The Directorate confirmed in a statement that eight other Sudanese nationals died of natural causes.

More than 750 people were crushed to death and at least 900 were injured when panic broke out when two streams of pilgrims, preparing for one of the last major rites of their pilgrimage, collided at the intersection of two narrow streets.


Two Sudanese pilgrims managed to escape death by climbing onto the roof of a tent when the deadly stampede occurred. When the situation became somewhat normal, they came down and started to help the wounded.

Haisam Khalafallah (46) told Al Hayat newspaper that he and his 44-year-old compatriot, Yousef Mohamed, were able to pull out 40 severely injured pilgrims and place them on the rooves of the tents.

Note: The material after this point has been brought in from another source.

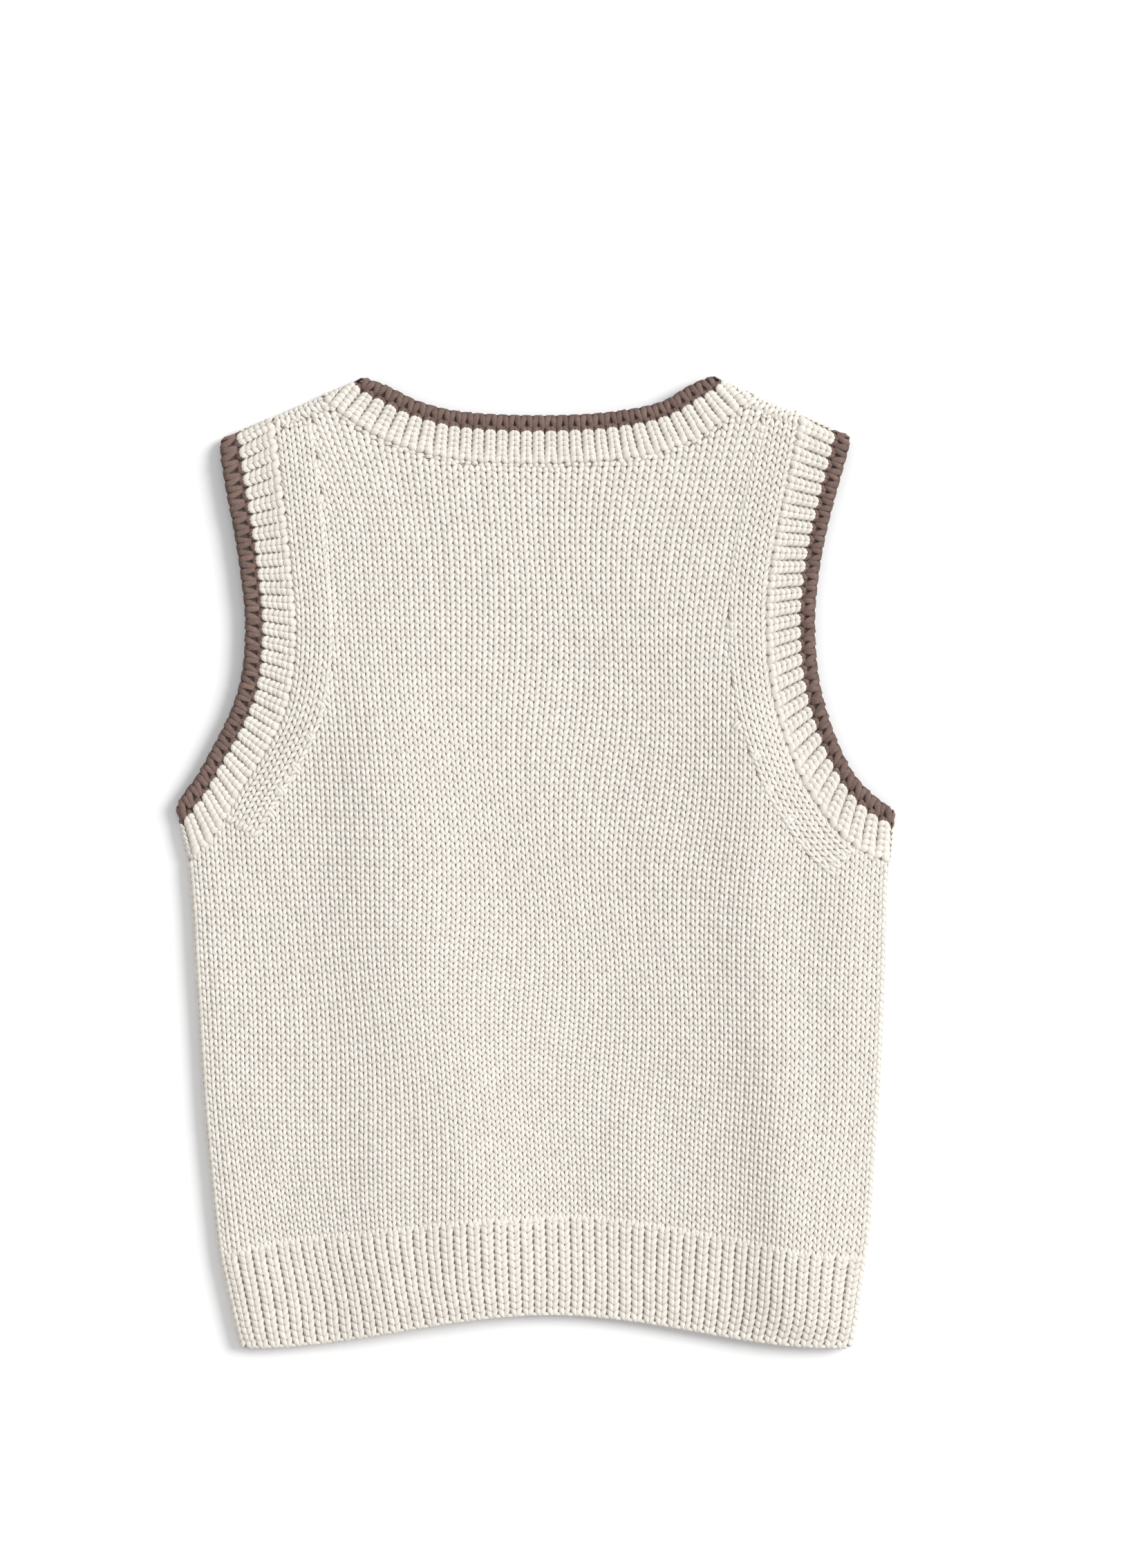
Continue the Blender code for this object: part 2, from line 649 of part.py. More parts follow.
def shoulder_row(side, depth, count):
    """Points across the front's shoulder where it lies on the back, at this depth below the fold."""
    fold = PLAN.shoulder_fold[side]
    arm = cut_at_depth(moved_in(PLAN.arm_seam[side], SEAM_GAP)[::-1], fold, depth)[0]
    neck = shifted(PLAN.neck_seam, -SEAM_GAP)
    neck = cut_at_depth(neck if side == "left" else neck[::-1], fold, depth)[0]
    ends = (arm, neck) if side == "left" else (neck, arm)
    return between(*ends, np.linspace(0.0, 1.0, count)[:, None])


def make_front():
    """The front: flat underneath, and turned up round the side folds and over the shoulder folds."""
    patch = panel_patch(FOLD_RADIUS, FOLD_RADIUS, FOLD_RADIUS, PLAN.front_neck_seam, FRONT_HEM_SHORTER)
    rows, columns = panel_shares(FRONT_SIDE_ROWS, FRONT_NECK_COLUMNS)
    rows = np.r_[hem_rows(), rows]
    turns = np.linspace(math.pi, 0.0, FOLD_STEPS + 1)[1:]
    outer, inner, faces = [], [], []

    def add(points, turn, normal):
        numbers = list(range(len(outer), len(outer) + len(points)))
        outer.extend(folded(points, turn, normal, FOLD_RADIUS).tolist())
        inner.extend(folded(points, turn, normal, INNER_RADIUS).tolist())
        return numbers

    flat = [add(patch.row(v, columns), math.pi, FLAT) for v in rows]
    for below, above in zip(flat, flat[1:]):
        faces += strip(below, above, columns, columns)
    low = [index for index, v in enumerate(rows) if v <= UNDERARM_SHARE + TINY]
    for side, end in (("left", 0), ("right", -1)):
        before = [flat[index][end] for index in low]
        edge = np.array([outer[index][:2] for index in before])
        normals = side_normals(side, len(edge))
        for turn in turns:
            now = add(edge, turn, normals)
            joined = strip(before, now, low, low)
            faces += joined if side == "left" else flipped(joined)
            before = now
    shoulders = {"left": slice(0, SHOULDER_COLUMNS + 1), "right": slice(-SHOULDER_COLUMNS - 1, None)}
    for side, picked in shoulders.items():
        normal = inward(PLAN.shoulder_fold[side], MIDDLE)
        before = flat[-1][picked]
        under = np.array([outer[index][:2] for index in before])
        over = shoulder_row(side, FOLD_RADIUS, len(under))
        for turn in turns:
            now = add(between(over, under, turn / math.pi), turn, normal)
            faces += strip(before, now, before, before)
            before = now
        now = add(shoulder_row(side, FOLD_RADIUS + SHOULDER_LIP, len(under)), 0.0, normal)
        faces += strip(before, now, before, before)
    return thick_sheet("front_panel", np.array(outer), np.array(inner), faces, "cream")


def make_band(names, ring, ribs, width, share, hidden_shares):
    """A ribbed band and its tipping, which meet along the same stations."""
    stations = ring.stations(*ribbing(ribs), hidden_shares)
    add_ring(names[0], ring.sections(stations, band_profile(share, width)), "cream")
    grooves = np.linspace(0.0, 1.0, ribs + 1)
    stations = ring.stations(grooves, np.zeros(ribs + 1), hidden_shares)
    add_ring(names[1], ring.sections(stations, tipping_profile(share)), "brown")


def make_bands():
    """The bands of the neck and of the two armholes."""
    back = (PLAN.neck_seam, PLAN.neck_edge)
    front = (PLAN.front_neck_seam, PLAN.front_neck_edge)
    ring = Ring(back, front, PLAN.shoulder_fold["left"], PLAN.shoulder_fold["right"])
    hidden = np.linspace(0.0, 1.0, FRONT_NECK_COLUMNS + 1)
    make_band(("neckband", "neck_tipping"), ring, NECK_RIBS, NECK_BAND_WIDTH, NECK_BAND_SHARE, hidden)
    for side in ("left", "right"):
        curves = (PLAN.arm_seam[side], PLAN.arm_edge[side])
        ring = Ring(curves, curves, PLAN.underarm_fold[side], PLAN.shoulder_fold[side])
        names = (f"armband_{side}", f"arm_tipping_{side}")
        make_band(names, ring, ARM_RIBS[side], ARM_BAND_WIDTH, ARM_BAND_SHARE, armhole_shares())


def clear_scene():
    for obj in list(bpy.data.objects):
        bpy.data.objects.remove(obj, do_unlink=True)


def main():
    clear_scene()
    make_back()
    make_front()
    make_bands()


main()
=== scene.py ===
"""A child's sleeveless knitted pullover, laid flat with its back up, dressed stitch by stitch.

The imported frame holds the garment's panels and bands as plain solids. Each is replaced here by a thin shell
on the same form, the ground of the knit, and by the yarn that is knitted over it: every leg of every stitch
is its own small strand, laid along the wales and courses of that piece. Sizes are in millimetres until a mesh
is made. +Y points to the neck, +X to the right of the back as it is seen, and +Z up from the surface.
"""

import logging
import math
from abc import ABC, abstractmethod
from dataclasses import dataclass, field
from enum import Enum

import bpy
import numpy as np
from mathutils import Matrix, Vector

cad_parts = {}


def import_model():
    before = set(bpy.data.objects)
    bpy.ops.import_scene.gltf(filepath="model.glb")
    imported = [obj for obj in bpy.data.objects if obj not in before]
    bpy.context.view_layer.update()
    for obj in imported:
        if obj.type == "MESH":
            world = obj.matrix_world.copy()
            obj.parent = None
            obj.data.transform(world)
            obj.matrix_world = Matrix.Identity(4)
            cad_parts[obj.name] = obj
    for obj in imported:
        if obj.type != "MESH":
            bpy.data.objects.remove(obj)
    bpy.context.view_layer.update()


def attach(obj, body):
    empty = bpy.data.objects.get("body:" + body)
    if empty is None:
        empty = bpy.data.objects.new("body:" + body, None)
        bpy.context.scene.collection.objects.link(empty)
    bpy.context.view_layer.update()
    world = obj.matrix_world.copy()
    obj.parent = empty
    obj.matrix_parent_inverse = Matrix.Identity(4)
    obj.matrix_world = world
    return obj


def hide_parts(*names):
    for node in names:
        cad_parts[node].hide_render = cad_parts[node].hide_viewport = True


MM = 0.001
TINY = 1e-9
LOG = logging.getLogger("pullover")

Array = np.ndarray
Curve = np.ndarray  # points in plan, one a row
Run = tuple[float, ...]
Table = tuple[Run, ...]


class Side(Enum):
    """The two sides of the garment, as its back is seen."""

    LEFT = "left"
    RIGHT = "right"

    @property
    def sign(self) -> int:
        """-1 for the left and 1 for the right."""
        return -1 if self is Side.LEFT else 1


# ---------------------------------------------------------------- curves in plan


def unit(vectors: Array) -> Array:
    """The vectors at length one, along the last axis."""
    return vectors / np.maximum(np.linalg.norm(vectors, axis=-1, keepdims=True), TINY)


def smooth(share: Array) -> Array:
    """A soft step from 0 to 1."""
    share = np.clip(share, 0.0, 1.0)
    return share * share * (3 - 2 * share)


def lengths_along(curve: Curve) -> Array:
    """How far along a polyline each of its points lies."""
    return np.r_[0.0, np.cumsum(np.linalg.norm(np.diff(curve, axis=0), axis=1))]


def between(where: Array, knots: Array, rows: Array) -> Array:
    """Points between the rows of a table, each of which stands at one of the knots."""
    return np.stack([np.interp(where, knots, column) for column in rows.T], axis=-1)


def evenly(curve: Curve, shares: Array) -> Curve:
    """Points at these shares of the length of a polyline, from 0 to 1."""
    lengths = lengths_along(curve)
    return between(np.asarray(shares, float) * lengths[-1], lengths, curve)


def smooth_curve(points: Table, samples: int = 400, steps: int = 24) -> Curve:
    """A smooth curve through a table's points.

    Args:
        points: The points that it goes through.
        samples: How many points the curve has, at even distances.
        steps: How many are worked out from one point of the table to the next.

    Returns:
        The curve.
    """
    table = np.asarray(points, float)
    ends = np.vstack([2 * table[0] - table[1], table, 2 * table[-1] - table[-2]])
    step = np.linspace(0.0, 1.0, steps, endpoint=False)[:, None]
    runs = []
    for before, start, stop, after in zip(ends, ends[1:], ends[2:], ends[3:]):
        run = 2 * start + (stop - before) * step
        run = run + (2 * before - 5 * start + 4 * stop - after) * step**2
        runs.append((run + (3 * start - before - 3 * stop + after) * step**3) / 2)
    return evenly(np.vstack(runs + [table[-1:]]), np.linspace(0.0, 1.0, samples))


def left_normals(curve: Curve) -> Curve:
    """Unit normals of a curve, to its left."""
    along = unit(np.gradient(curve, axis=0))
    return np.stack([-along[:, 1], along[:, 0]], axis=1)


def distance_to(line: Curve, points: Curve) -> Array:
    """Distance of points from a polyline.

    Args:
        line: The polyline.
        points: The points.

    Returns:
        The distance of each point.
    """
    run = line[1:] - line[:-1]
    found = np.full(len(points), np.inf)
    for origin, step, square in zip(line, run, np.maximum((run**2).sum(axis=1), TINY)):
        away = points - origin
        share = np.clip(away @ step / square, 0.0, 1.0)
        found = np.minimum(found, np.linalg.norm(away - share[:, None] * step, axis=1))
    return found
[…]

They covered the dead pilgrims with their ihram and left them right where they were.

“We stayed on the top of a tent for about an hour and a half under the scorching sun and then came down to participate in the rescue operation,” he said.

He added that those in charge of the tents should be held partly responsible for the large number of deaths as they refused to let the pilgrims in.

Mohamed said they were coming on foot from Muzdalaifah to stone the devil when the incident happened. He blamed the congestion of pilgrims, lack of oxygen owing to the terrible heat, and the reverse movement of the pilgrims on Street 204 to be among the causes of the tragedy.

“In their panic, a number of pilgrims tried to escape the stampede thus worsening the situation,” he explained.

This year's Hajj was afflicted by a double tragedy. On 11 September, some days before the start of the Hajj, a construction crane collapsed at the Grand Mosque, Islam's holiest site, killing 109 people including many foreigners.